Figure 3 shows that since November 2018, yields have moved lower all along the yield curve and that the yield curve is now inverted from money market rates out to 10-year maturities. The market is now anticipating that growth and inflation in the near-term have the potential to be lower in coming months and that a revision in Fed policy will likely push short-term rates lower.

However, as with all human endeavors, that doesn’t necessarily mean that the end is near. As we noted in an earlier report, a yield curve inversion suggests a climate conducive for slipping into a recession, rather than predicting a recession in coming months. Within that climate, though, recessions are sparked by an event, and we seem to be going from one economic or geopolitical spark to another of late. 

Must all good things come to an end?

The economic recovery that began during the June 2009 trough of the Great Recession is now on the eve of its 10th anniversary (see Figure 4). Should the National Bureau of Economic Research, the final arbiter of business cycle peaks and troughs, decide that the economy is still growing through the second quarter, the current recovery will have outlasted the Dot.com Boom of 1991-2001  (see Figure 5).

What are economic indicators suggesting?

The NBER looks at various indicators and indices (including yield-curve models and monthly GDP estimates) to determine when the business cycle stopped growing and when the downturn began. The NBER’s assessment is complex even after the fact, but the financial markets are operating in real time, or as close as possible to the release of indicators that are collected and reported in the weeks or months after the economic activity has occurred.

The following is a sample of monthly economic indicators that are listed as inputs to the NBER decision process and are conventionally followed by the bond market.
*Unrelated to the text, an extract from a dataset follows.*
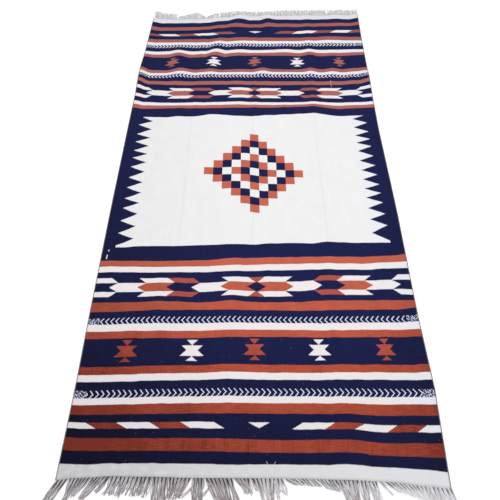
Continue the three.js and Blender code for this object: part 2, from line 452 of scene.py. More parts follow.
# Rows of darts: start, end, middle across, how far their ends slant, how much closer they
# are on the right, half the width of the small white one, and where each dye starts on the
# way out from the middle
DART_ROWS = (
    (0.154, 0.174, 0.022, 0.018, 0.05, 0.036,
     ((0.131, WHITE), (0.241, RUST), (0.343, WHITE), (0.452, RUST), (0.554, WHITE))),
    (2.262, 2.284, 0.005, 0.017, 0.00, 0.038,
     ((0.125, RUST), (0.229, WHITE), (0.343, RUST), (0.447, WHITE), (0.544, RUST))),
)
SMALL_DART = 0.017


def lay_darts(dye, across, along):
    for start, end, middle, slant, closer, small_half, steps in DART_ROWS:
        out = abs(across - middle) * (1 + (across > middle) * closer)
        slanted = out - (along - (start + end) / 2) * (2 * slant / (end - start))
        dye = lay_over(dye, dye_by_steps(slanted, NAVY, steps), along.within(start, end))
        small = out < (along - (end - SMALL_DART)) * (small_half / SMALL_DART)
        dye = lay_over(dye, WHITE, small * (along < end))
    return dye


# The stepped figures: their middles across in the near and far row, their dyes, and their
# widths as shares of the full one. Then the far sides of the two rows, and half the width
# on the way down from there.
FIGURES = (
    (-0.452, -0.441, RUST, 0.98),
    (-0.217, -0.215, WHITE, 0.99),
    (0.006, 0.006, RUST, 0.92),
    (0.235, 0.237, WHITE, 0.94),
    (0.468, 0.463, RUST, 0.82),
)
FIGURE_FAR_SIDES = (0.454, 2.047)
FIGURE_HEIGHT = 0.076
FIGURE_OUTLINE = (
    (0.0000, 0.0200), (0.0170, 0.0015), (0.0200, 0.0015), (0.0204, 0.0380), (0.0370, 0.0200),
    (0.0580, 0.0430), (0.0586, 0.0015), (0.0620, 0.0015), (0.0760, 0.0210),
)


def lay_figures(dye, across, along, far_half):
    down = by_half(far_half, FIGURE_FAR_SIDES) - along
    half_width = outline_at(down, FIGURE_OUTLINE) * down.within(0, FIGURE_HEIGHT)
    for near, far, figure_dye, share in FIGURES:
        inside = abs(across - by_half(far_half, (near, far))) < half_width * share
        dye = lay_over(dye, figure_dye, inside)
    return dye


# The chains of hexagons, near and far: middle along, half height, half height of the middle
# tier, and middle across. Their ends zigzag from tier to tier. Then the dyes from the middle
# outwards, and where each starts: in the near chain to the left and right, and in the far
# one.
CHAIN_MIDDLE = (0.660, 1.759)
CHAIN_HALF = (0.041, 0.038)
CHAIN_TIER = (0.0195, 0.018)
CHAIN_ACROSS = (0.012, 0.007)
CHAIN_ZIG_MIDDLE = -0.005
CHAIN_ZIG_TIER = 0.028
OUTER_TIERS = (RUST, WHITE, NAVY, RUST, WHITE, NAVY, WHITE)
MIDDLE_TIER = (NAVY, RUST, WHITE, NAVY, RUST, WHITE, NAVY)
CHAIN_STARTS = (
    (0.028, 0.036, 0.030, 0.035),
    (0.131, 0.142, 0.136, 0.140),
    (0.242, 0.251, 0.231, 0.254),
    (0.341, 0.341, 0.338, 0.347),
    (0.452, 0.446, 0.445, 0.452),
    (0.561, 0.551, 0.554, 0.552),
)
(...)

In each case, the indicator shows a drop-off in economic activity since the third quarter of 2018, confirmation of what the bond market has been anticipating.

Industrial production – while real GDP grew by 3.2% in the first quarter of 2019, the downturn in industrial production is now seven months long  (see Figure 6). Industrial production in September 2018 was 5.4%; in April 2019, industrial production growth slipped to 0.9% before correcting to 2% growth in May, all on a year-over-year basis.

Manufacturing and trade sales – economic activity included in manufacturing shipments and retail and wholesale trade sales peaked at 8.4% in May 2018 and remained strong throughout the summer  (see Figure 7). Since then, sales growth slumped to 2.1% in December before popping back up to around 3% in March and April 2019 on unexpectedly strong retail activity, all on a year-over-year basis.

Real disposable income – as the economy strengthened and employment opportunities and wages finally began to grow on what looked to be a sustained basis, households experienced an increase in real disposable income from the summer of 2016 through the end of 2018, peaking at a 3.9% growth rate. Since then, real disposable income slipped again to nearly a 2% growth rate in March and April 2019, all on a year-over-year basis.

Total hours worked – the labor market generally lags the business cycle; it can take a while before employers are willing to add staff at the start of an upswing, and it can also take a while, because of contractual or personal obligations, to cut back on staff when an economic recovery reaches maturity. This could be the current situation. The upward trend in total hours worked appears to have peaked at a 2.5% growth rate in May 2018 and then cooled down to 1.5% growth by May 2019, all on a year-over-year basis.

Employment growth – as with other labor statistics, you would expect employment growth to lag behind the trends in the business cycle—slow to increase as the recovery first gains momentum, and then slow to decrease as the recovery winds down.

Employment growth was moving higher from Q3 2016 through the last quarter of 2018 when it hit a 2% pace. That pace has not been sustained in 2019, however, slowing to a 1% rate in April, all on a year-over-year basis.